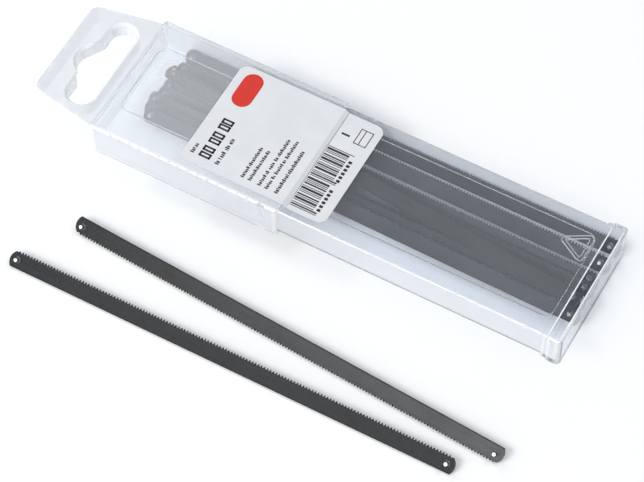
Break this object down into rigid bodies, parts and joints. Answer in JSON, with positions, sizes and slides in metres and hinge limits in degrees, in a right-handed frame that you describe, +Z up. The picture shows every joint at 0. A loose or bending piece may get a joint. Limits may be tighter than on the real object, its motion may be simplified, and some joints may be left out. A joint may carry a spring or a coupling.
{
  "type": "saw blade set",
  "caption": "Clear telescopic hanging case that holds slim pin-end saw blades, with two more of the blades lying loose in front of it.",
  "frame": {"origin": "centre of the bounding box of the case and the two loose blades, on the surface they rest on", "axes": "+X along the case from the hanging tab to the end flange, +Y from the loose blades towards the case, +Z up"},
  "size_m": [0.1839, 0.095, 0.0129],
  "materials": {
    "case_plastic": "milky clear polypropylene, glossy edges and satin faces",
    "label_paper": "satin white coated sticker",
    "blade_steel": "dark grey rolled spring steel with a fine lengthwise grain",
    "pin_steel": "bright cut wire ends, darker sides"
  },
  "bodies": {
    "tube_body": {"tube": "case_plastic", "label_tube_part": "label_paper"},
    "sleeve_body": {"sleeve": "case_plastic", "label_sleeve_part": "label_paper"},
    "case_blade_1_body": {"case_blade_1": "blade_steel", "case_pins_1": "pin_steel"},
    "case_blade_2_body": {"case_blade_2": "blade_steel", "case_pins_2": "pin_steel"},
    "case_blade_3_body": {"case_blade_3": "blade_steel", "case_pins_3": "pin_steel"},
    "case_blade_4_body": {"case_blade_4": "blade_steel", "case_pins_4": "pin_steel"},
    "case_blade_5_body": {"case_blade_5": "blade_steel", "case_pins_5": "pin_steel"},
    "case_blade_6_body": {"case_blade_6": "blade_steel", "case_pins_6": "pin_steel"},
    "case_blade_7_body": {"case_blade_7": "blade_steel", "case_pins_7": "pin_steel"},
    "case_blade_8_body": {"case_blade_8": "blade_steel", "case_pins_8": "pin_steel"},
    "loose_front_body": {"loose_blade_front": "blade_steel", "loose_pins_front": "pin_steel"},
    "loose_rear_body": {"loose_blade_rear": "blade_steel", "loose_pins_rear": "pin_steel"}
  },
  "joints": [
    {"name": "case_slide", "type": "slide", "parent": "tube_body", "child": "sleeve_body", "axis": [-1, 0, 0], "range_m": [0, 0.08]},
    {"name": "case_blade_1_slide", "type": "slide", "parent": "tube_body", "child": "case_blade_1_body", "axis": [-1, 0, 0], "range_m": [0, 0.006]},
    {"name": "case_blade_2_slide", "type": "slide", "parent": "tube_body", "child": "case_blade_2_body", "axis": [-1, 0.0087, 0], "range_m": [0, 0.006]},
    {"name": "case_blade_3_slide", "type": "slide", "parent": "tube_body", "child": "case_blade_3_body", "axis": [-1, 0.0049, 0], "range_m": [0, 0.006]},
    {"name": "case_blade_4_slide", "type": "slide", "parent": "tube_body", "child": "case_blade_4_body", "axis": [-1, 0.0049, 0], "range_m": [0, 0.006]},
    {"name": "case_blade_5_slide", "type": "slide", "parent": "tube_body", "child": "case_blade_5_body", "axis": [-1, 0.0049, 0], "range_m": [0, 0.006]},
    {"name": "case_blade_6_slide", "type": "slide", "parent": "tube_body", "child": "case_blade_6_body", "axis": [-1, 0.0049, 0], "range_m": [0, 0.006]},
    {"name": "case_blade_7_slide", "type": "slide", "parent": "tube_body", "child": "case_blade_7_body", "axis": [-1, 0.0049, 0], "range_m": [0, 0.006]},
    {"name": "case_blade_8_slide", "type": "slide", "parent": "tube_body", "child": "case_blade_8_body", "axis": [-0.9945, 0.1045, 0], "range_m": [0, 0.006]},
    {"name": "loose_front_lift", "type": "slide", "parent": "tube_body", "child": "loose_front_body", "axis": [0, 0, 1], "range_m": [0, 0.03]},
    {"name": "loose_rear_lift", "type": "slide", "parent": "tube_body", "child": "loose_rear_body", "axis": [0, 0, 1], "range_m": [0, 0.03]}
  ]
}
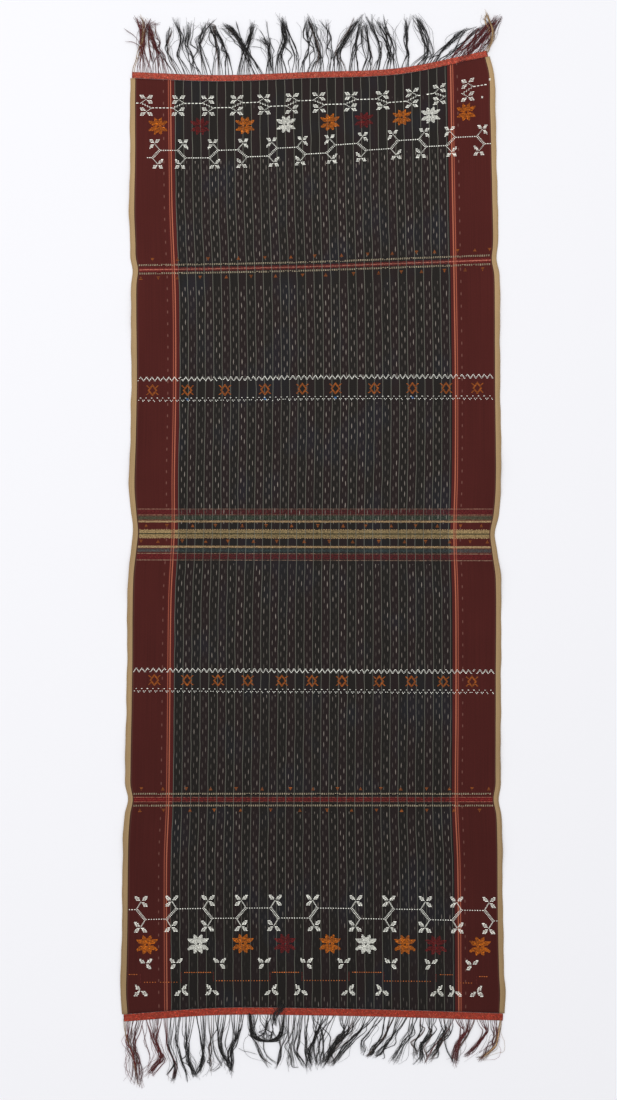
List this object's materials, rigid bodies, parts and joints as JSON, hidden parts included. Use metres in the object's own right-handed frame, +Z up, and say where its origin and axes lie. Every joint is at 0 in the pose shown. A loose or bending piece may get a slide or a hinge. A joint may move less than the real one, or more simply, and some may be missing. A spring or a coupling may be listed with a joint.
{
  "type": "shoulder cloth",
  "caption": "warp-striped shoulder cloth lying flat and face up, woven in one width, with a twined border and a loose thread fringe at each end",
  "frame": {"origin": "middle of the cloth's outline with its fringes, on the surface it lies on", "axes": "+X across the cloth, +Y along its warp towards the upper end, +Z up through its face"},
  "size_m": [0.7314, 2.0348, 0.0047],
  "materials": {
    "cloth": "dark warp-faced cotton with fine ikat dashes, red side bands and tan selvedges",
    "end_border": "orange-red twined cotton",
    "fringe": "loose cotton warp threads, black in the middle, maroon and tan at the sides"
  },
  "bodies": {
    "root": {"cloth": "cloth", "end_border_upper": "end_border", "end_border_lower": "end_border", "fringe_upper": "fringe", "fringe_lower": "fringe"}
  },
  "joints": []
}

-=-=-

Restate every line of the data word for word.

## Response to the exercise
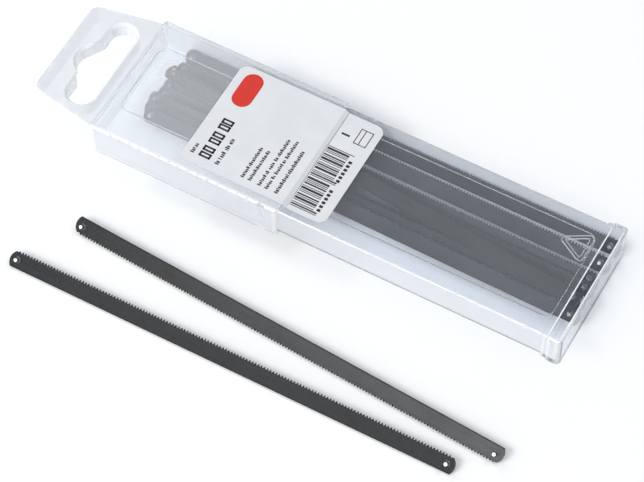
Break this object down into rigid bodies, parts and joints. Answer in JSON, with positions, sizes and slides in metres and hinge limits in degrees, in a right-handed frame that you describe, +Z up. The picture shows every joint at 0. A loose or bending piece may get a joint. Limits may be tighter than on the real object, its motion may be simplified, and some joints may be left out. A joint may carry a spring or a coupling.
{
  "type": "saw blade set",
  "caption": "Clear telescopic hanging case that holds slim pin-end saw blades, with two more of the blades lying loose in front of it.",
  "frame": {"origin": "centre of the bounding box of the case and the two loose blades, on the surface they rest on", "axes": "+X along the case from the hanging tab to the end flange, +Y from the loose blades towards the case, +Z up"},
  "size_m": [0.1839, 0.095, 0.0129],
  "materials": {
    "case_plastic": "milky clear polypropylene, glossy edges and satin faces",
    "label_paper": "satin white coated sticker",
    "blade_steel": "dark grey rolled spring steel with a fine lengthwise grain",
    "pin_steel": "bright cut wire ends, darker sides"
  },
  "bodies": {
    "tube_body": {"tube": "case_plastic", "label_tube_part": "label_paper"},
    "sleeve_body": {"sleeve": "case_plastic", "label_sleeve_part": "label_paper"},
    "case_blade_1_body": {"case_blade_1": "blade_steel", "case_pins_1": "pin_steel"},
    "case_blade_2_body": {"case_blade_2": "blade_steel", "case_pins_2": "pin_steel"},
    "case_blade_3_body": {"case_blade_3": "blade_steel", "case_pins_3": "pin_steel"},
    "case_blade_4_body": {"case_blade_4": "blade_steel", "case_pins_4": "pin_steel"},
    "case_blade_5_body": {"case_blade_5": "blade_steel", "case_pins_5": "pin_steel"},
    "case_blade_6_body": {"case_blade_6": "blade_steel", "case_pins_6": "pin_steel"},
    "case_blade_7_body": {"case_blade_7": "blade_steel", "case_pins_7": "pin_steel"},
    "case_blade_8_body": {"case_blade_8": "blade_steel", "case_pins_8": "pin_steel"},
    "loose_front_body": {"loose_blade_front": "blade_steel", "loose_pins_front": "pin_steel"},
    "loose_rear_body": {"loose_blade_rear": "blade_steel", "loose_pins_rear": "pin_steel"}
  },
  "joints": [
    {"name": "case_slide", "type": "slide", "parent": "tube_body", "child": "sleeve_body", "axis": [-1, 0, 0], "range_m": [0, 0.08]},
    {"name": "case_blade_1_slide", "type": "slide", "parent": "tube_body", "child": "case_blade_1_body", "axis": [-1, 0, 0], "range_m": [0, 0.006]},
    {"name": "case_blade_2_slide", "type": "slide", "parent": "tube_body", "child": "case_blade_2_body", "axis": [-1, 0.0087, 0], "range_m": [0, 0.006]},
    {"name": "case_blade_3_slide", "type": "slide", "parent": "tube_body", "child": "case_blade_3_body", "axis": [-1, 0.0049, 0], "range_m": [0, 0.006]},
    {"name": "case_blade_4_slide", "type": "slide", "parent": "tube_body", "child": "case_blade_4_body", "axis": [-1, 0.0049, 0], "range_m": [0, 0.006]},
    {"name": "case_blade_5_slide", "type": "slide", "parent": "tube_body", "child": "case_blade_5_body", "axis": [-1, 0.0049, 0], "range_m": [0, 0.006]},
    {"name": "case_blade_6_slide", "type": "slide", "parent": "tube_body", "child": "case_blade_6_body", "axis": [-1, 0.0049, 0], "range_m": [0, 0.006]},
    {"name": "case_blade_7_slide", "type": "slide", "parent": "tube_body", "child": "case_blade_7_body", "axis": [-1, 0.0049, 0], "range_m": [0, 0.006]},
    {"name": "case_blade_8_slide", "type": "slide", "parent": "tube_body", "child": "case_blade_8_body", "axis": [-0.9945, 0.1045, 0], "range_m": [0, 0.006]},
    {"name": "loose_front_lift", "type": "slide", "parent": "tube_body", "child": "loose_front_body", "axis": [0, 0, 1], "range_m": [0, 0.03]},
    {"name": "loose_rear_lift", "type": "slide", "parent": "tube_body", "child": "loose_rear_body", "axis": [0, 0, 1], "range_m": [0, 0.03]}
  ]
}
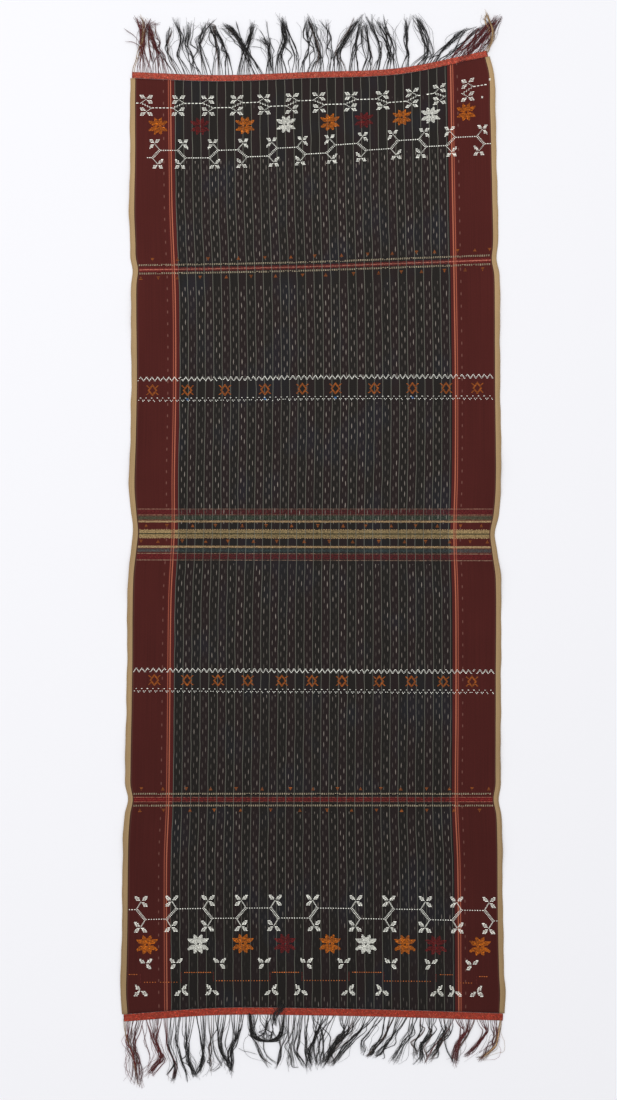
List this object's materials, rigid bodies, parts and joints as JSON, hidden parts included. Use metres in the object's own right-handed frame, +Z up, and say where its origin and axes lie. Every joint is at 0 in the pose shown. A loose or bending piece may get a slide or a hinge. A joint may move less than the real one, or more simply, and some may be missing. A spring or a coupling may be listed with a joint.
{
  "type": "shoulder cloth",
  "caption": "warp-striped shoulder cloth lying flat and face up, woven in one width, with a twined border and a loose thread fringe at each end",
  "frame": {"origin": "middle of the cloth's outline with its fringes, on the surface it lies on", "axes": "+X across the cloth, +Y along its warp towards the upper end, +Z up through its face"},
  "size_m": [0.7314, 2.0348, 0.0047],
  "materials": {
    "cloth": "dark warp-faced cotton with fine ikat dashes, red side bands and tan selvedges",
    "end_border": "orange-red twined cotton",
    "fringe": "loose cotton warp threads, black in the middle, maroon and tan at the sides"
  },
  "bodies": {
    "root": {"cloth": "cloth", "end_border_upper": "end_border", "end_border_lower": "end_border", "fringe_upper": "fringe", "fringe_lower": "fringe"}
  },
  "joints": []
}